- GIVEN EXERCISE
All lines in which the word "data" occurs are to be extracted.

- INPUT ROWS
** Begin **

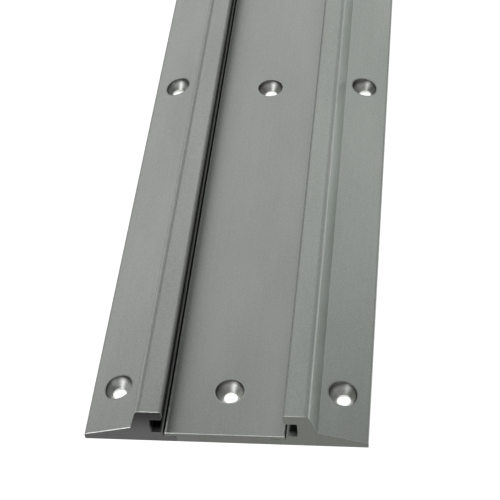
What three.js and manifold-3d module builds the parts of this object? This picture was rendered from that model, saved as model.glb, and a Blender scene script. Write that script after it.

** End **
** Begin **

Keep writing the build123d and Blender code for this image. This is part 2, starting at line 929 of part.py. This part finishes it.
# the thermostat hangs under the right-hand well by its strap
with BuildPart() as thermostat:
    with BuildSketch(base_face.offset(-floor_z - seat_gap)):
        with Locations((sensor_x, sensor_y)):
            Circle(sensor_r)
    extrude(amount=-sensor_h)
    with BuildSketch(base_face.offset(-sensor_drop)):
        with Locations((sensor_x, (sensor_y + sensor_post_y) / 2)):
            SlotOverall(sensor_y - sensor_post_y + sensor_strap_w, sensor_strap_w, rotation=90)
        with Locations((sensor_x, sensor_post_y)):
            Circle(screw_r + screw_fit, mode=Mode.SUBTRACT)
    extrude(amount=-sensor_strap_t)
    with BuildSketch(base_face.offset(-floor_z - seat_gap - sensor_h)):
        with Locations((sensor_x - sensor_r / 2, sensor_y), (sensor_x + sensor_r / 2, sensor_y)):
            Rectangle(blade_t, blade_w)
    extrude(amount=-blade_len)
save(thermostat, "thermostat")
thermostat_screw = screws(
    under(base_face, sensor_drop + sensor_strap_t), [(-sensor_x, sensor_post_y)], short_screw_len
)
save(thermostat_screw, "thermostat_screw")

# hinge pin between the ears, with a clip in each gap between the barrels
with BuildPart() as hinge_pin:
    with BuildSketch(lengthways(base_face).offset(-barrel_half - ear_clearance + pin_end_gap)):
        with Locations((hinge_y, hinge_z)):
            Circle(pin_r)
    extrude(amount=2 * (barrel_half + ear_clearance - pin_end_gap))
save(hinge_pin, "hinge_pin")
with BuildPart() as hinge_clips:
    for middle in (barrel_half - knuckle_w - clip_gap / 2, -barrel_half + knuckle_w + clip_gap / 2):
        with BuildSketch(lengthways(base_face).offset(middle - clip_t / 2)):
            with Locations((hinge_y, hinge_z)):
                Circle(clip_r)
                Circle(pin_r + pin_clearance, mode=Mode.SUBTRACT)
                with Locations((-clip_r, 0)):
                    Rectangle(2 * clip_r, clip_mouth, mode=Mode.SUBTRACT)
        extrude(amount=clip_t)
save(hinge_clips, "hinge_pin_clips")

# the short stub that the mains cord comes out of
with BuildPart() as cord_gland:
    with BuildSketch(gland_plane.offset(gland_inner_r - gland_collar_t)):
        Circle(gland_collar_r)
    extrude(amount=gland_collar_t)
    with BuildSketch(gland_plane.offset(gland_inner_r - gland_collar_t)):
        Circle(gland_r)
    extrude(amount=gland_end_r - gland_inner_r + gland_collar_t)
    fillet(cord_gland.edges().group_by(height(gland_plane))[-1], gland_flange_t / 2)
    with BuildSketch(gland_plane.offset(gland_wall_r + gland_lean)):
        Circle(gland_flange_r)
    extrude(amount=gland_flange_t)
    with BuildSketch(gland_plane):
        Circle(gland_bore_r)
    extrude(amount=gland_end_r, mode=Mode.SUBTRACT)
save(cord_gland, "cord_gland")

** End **
** Begin **

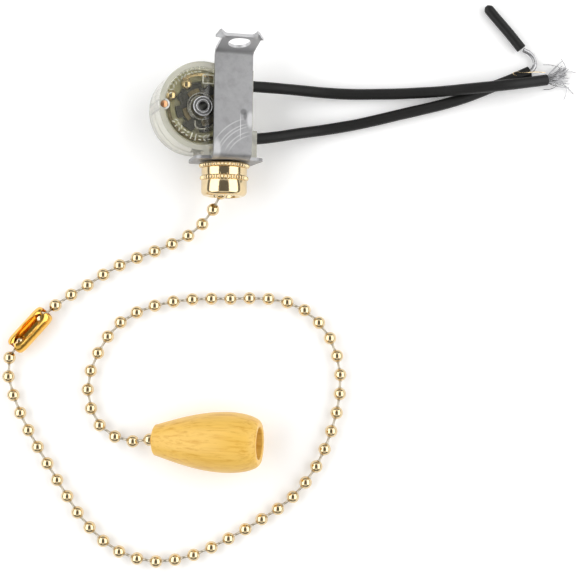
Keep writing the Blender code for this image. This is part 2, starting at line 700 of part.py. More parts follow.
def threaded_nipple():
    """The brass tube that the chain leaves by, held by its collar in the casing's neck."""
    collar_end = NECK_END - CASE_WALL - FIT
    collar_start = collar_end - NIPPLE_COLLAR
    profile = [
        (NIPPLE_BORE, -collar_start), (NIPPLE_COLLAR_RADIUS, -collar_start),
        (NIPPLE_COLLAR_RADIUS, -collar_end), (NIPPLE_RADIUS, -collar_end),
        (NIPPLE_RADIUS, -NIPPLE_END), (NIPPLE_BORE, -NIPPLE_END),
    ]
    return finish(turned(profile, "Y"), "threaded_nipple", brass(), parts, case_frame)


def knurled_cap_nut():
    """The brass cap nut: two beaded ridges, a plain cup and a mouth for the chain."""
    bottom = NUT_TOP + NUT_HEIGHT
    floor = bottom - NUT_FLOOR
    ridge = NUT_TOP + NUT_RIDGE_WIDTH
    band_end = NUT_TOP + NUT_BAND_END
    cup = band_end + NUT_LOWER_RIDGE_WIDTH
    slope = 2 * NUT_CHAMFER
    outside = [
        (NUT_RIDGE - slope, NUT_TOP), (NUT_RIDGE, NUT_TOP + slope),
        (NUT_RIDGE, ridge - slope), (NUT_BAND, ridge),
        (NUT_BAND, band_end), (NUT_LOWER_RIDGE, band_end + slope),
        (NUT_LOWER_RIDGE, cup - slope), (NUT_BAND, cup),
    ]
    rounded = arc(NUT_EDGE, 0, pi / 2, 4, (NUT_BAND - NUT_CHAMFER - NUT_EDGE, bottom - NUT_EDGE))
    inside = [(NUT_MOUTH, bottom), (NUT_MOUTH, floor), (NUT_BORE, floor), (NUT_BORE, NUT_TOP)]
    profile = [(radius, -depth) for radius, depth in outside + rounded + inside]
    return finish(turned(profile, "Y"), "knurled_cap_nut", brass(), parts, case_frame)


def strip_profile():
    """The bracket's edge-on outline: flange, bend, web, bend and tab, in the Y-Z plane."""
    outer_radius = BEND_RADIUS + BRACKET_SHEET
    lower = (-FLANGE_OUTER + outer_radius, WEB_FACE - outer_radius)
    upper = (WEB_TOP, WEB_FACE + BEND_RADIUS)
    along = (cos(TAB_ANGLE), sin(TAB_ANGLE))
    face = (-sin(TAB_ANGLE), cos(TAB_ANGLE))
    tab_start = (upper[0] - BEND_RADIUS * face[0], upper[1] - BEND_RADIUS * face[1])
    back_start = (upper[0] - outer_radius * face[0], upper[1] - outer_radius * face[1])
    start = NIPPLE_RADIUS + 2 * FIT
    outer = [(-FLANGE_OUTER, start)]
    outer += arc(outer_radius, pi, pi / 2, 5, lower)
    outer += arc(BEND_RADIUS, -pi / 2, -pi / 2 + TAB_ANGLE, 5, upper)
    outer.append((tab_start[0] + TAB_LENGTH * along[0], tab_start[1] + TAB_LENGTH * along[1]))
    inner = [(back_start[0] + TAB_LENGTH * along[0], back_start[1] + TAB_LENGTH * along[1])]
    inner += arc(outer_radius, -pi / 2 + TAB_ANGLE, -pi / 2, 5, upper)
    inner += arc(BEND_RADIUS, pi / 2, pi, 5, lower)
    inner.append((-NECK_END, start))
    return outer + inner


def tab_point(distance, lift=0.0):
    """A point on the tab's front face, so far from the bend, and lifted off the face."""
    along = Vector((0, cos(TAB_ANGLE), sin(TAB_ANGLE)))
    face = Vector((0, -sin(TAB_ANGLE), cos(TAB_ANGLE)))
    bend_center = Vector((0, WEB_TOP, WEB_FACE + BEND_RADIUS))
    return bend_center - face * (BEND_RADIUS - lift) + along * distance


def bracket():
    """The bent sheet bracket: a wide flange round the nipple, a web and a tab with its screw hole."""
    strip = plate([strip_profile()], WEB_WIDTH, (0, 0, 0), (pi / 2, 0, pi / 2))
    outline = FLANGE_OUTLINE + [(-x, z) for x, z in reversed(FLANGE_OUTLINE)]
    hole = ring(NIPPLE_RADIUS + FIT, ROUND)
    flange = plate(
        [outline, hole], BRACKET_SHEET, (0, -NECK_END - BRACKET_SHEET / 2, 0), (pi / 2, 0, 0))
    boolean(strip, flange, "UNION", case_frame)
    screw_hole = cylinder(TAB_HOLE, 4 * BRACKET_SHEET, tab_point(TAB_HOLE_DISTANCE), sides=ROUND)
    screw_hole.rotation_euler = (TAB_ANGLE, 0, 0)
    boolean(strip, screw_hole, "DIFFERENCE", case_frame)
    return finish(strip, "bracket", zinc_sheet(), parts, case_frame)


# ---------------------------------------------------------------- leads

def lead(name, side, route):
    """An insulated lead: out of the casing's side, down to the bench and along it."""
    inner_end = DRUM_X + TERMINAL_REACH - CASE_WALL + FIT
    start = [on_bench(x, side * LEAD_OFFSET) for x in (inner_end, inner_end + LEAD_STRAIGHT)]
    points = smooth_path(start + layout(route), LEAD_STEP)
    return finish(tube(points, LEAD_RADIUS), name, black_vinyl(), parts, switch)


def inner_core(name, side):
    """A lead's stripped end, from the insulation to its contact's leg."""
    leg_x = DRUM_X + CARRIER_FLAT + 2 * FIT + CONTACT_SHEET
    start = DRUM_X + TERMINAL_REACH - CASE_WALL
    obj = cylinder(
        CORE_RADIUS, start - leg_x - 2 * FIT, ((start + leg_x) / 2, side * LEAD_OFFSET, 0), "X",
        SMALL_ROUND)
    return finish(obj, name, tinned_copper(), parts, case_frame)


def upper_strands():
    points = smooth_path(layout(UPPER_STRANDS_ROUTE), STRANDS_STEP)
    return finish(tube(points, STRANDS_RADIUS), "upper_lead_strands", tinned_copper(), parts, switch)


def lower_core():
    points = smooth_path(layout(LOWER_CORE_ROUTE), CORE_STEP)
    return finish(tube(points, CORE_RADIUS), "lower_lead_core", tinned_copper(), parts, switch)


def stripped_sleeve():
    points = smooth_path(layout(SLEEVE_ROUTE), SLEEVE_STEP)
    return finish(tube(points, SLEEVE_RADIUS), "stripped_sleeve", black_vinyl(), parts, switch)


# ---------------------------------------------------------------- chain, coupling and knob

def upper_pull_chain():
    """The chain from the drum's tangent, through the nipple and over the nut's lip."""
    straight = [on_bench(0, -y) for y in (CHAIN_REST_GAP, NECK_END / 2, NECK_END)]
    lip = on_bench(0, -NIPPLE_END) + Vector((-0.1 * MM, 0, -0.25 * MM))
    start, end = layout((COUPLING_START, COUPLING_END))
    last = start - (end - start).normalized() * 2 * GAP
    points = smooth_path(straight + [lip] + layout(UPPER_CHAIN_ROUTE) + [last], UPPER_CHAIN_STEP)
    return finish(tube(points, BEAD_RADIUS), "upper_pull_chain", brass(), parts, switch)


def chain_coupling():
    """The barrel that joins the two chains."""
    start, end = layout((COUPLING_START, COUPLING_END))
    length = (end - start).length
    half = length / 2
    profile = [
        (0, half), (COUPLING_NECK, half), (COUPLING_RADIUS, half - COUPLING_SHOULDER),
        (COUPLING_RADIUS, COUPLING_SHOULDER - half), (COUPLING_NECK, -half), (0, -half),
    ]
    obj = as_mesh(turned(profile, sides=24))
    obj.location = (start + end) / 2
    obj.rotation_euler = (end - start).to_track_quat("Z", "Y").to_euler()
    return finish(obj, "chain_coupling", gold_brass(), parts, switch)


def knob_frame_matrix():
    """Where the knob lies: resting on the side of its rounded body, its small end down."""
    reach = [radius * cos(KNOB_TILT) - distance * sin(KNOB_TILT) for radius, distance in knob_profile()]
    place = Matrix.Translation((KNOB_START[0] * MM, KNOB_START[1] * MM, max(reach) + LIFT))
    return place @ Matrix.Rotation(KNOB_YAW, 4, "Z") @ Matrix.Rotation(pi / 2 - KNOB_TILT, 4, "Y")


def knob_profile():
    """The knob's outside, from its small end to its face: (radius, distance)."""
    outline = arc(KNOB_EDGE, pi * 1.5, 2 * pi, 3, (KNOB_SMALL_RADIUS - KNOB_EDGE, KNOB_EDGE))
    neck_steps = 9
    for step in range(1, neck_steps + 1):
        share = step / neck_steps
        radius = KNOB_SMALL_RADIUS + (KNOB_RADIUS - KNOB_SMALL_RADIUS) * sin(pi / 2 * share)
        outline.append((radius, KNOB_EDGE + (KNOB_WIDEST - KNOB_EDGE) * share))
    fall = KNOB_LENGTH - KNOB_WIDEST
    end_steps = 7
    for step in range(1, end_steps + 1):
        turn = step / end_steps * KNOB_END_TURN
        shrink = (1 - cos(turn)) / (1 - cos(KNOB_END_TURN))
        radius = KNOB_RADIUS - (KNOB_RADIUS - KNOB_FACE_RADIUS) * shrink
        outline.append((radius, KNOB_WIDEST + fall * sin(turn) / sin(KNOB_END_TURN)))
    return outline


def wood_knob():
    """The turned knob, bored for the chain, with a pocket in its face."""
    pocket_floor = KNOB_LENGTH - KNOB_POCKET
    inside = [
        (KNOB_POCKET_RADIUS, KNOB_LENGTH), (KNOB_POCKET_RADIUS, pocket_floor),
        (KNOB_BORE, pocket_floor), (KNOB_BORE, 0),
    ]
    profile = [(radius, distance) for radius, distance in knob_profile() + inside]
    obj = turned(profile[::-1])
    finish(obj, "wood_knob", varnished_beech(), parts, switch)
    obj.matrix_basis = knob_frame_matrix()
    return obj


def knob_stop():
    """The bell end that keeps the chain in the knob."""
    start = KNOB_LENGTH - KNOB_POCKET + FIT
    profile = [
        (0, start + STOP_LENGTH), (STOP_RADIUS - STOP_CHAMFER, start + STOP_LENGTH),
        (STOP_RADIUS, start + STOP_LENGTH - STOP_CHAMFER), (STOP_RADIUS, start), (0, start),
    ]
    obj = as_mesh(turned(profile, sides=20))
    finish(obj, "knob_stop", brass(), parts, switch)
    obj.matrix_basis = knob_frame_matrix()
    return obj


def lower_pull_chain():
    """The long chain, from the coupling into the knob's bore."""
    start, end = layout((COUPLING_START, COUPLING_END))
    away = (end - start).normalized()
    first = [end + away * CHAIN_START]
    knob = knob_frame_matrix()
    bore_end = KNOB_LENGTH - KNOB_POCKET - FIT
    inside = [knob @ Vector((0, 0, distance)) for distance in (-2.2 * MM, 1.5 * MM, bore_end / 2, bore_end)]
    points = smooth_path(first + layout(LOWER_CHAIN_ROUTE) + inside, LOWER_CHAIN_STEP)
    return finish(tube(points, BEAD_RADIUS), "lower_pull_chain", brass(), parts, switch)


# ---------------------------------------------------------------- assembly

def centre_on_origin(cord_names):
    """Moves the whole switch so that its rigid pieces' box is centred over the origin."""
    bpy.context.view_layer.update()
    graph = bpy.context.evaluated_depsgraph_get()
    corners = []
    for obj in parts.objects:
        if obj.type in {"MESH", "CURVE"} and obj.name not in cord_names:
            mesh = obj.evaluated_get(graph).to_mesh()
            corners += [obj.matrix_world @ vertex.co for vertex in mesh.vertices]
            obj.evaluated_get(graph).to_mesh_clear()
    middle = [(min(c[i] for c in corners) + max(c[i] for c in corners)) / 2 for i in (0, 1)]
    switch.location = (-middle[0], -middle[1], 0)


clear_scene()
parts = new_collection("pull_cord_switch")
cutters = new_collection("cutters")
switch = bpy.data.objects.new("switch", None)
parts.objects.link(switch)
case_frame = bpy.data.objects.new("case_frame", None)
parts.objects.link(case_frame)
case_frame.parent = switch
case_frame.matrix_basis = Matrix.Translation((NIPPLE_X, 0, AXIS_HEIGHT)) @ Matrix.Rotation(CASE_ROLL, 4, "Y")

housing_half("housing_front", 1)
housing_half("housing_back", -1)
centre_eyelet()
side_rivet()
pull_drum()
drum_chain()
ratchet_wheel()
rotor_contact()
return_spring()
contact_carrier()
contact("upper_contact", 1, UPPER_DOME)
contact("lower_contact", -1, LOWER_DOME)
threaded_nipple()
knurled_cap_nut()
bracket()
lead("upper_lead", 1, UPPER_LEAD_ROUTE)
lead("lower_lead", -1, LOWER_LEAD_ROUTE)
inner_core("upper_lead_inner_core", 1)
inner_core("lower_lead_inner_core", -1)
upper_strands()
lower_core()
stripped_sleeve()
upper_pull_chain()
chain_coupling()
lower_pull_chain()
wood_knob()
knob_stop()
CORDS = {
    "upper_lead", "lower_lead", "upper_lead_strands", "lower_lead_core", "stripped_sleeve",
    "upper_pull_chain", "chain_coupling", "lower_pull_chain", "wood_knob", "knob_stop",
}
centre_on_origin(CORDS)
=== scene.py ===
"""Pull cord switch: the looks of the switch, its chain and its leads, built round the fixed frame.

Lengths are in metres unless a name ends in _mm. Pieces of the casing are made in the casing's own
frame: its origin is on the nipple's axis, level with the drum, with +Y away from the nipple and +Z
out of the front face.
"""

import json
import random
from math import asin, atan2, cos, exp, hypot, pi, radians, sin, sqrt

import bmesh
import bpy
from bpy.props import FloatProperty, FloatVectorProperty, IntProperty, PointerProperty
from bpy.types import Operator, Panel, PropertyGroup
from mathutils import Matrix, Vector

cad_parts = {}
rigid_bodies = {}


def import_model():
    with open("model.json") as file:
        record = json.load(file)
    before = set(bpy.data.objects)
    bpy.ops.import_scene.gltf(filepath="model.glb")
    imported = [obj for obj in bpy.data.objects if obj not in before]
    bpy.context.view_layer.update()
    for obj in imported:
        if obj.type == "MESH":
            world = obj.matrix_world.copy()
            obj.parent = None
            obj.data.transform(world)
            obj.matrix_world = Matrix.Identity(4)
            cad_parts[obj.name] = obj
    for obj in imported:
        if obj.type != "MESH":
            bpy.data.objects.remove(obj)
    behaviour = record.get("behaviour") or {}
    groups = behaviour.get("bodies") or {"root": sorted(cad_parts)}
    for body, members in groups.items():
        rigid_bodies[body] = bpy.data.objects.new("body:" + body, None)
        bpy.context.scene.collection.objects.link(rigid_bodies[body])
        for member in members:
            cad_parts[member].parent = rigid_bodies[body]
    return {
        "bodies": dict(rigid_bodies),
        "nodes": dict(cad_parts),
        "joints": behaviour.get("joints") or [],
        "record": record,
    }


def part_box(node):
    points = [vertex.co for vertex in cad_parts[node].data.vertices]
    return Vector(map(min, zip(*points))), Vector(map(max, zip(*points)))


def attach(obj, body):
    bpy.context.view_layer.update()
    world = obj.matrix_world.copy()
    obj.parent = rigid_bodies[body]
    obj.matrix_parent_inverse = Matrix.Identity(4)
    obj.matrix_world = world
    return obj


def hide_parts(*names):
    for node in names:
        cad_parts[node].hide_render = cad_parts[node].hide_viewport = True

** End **

- ANSWER TO THIS TASK
switch = bpy.data.objects.new("switch", None)
case_frame = bpy.data.objects.new("case_frame", None)
    before = set(bpy.data.objects)
    imported = [obj for obj in bpy.data.objects if obj not in before]
            obj.data.transform(world)
            bpy.data.objects.remove(obj)
        rigid_bodies[body] = bpy.data.objects.new("body:" + body, None)
    points = [vertex.co for vertex in cad_parts[node].data.vertices]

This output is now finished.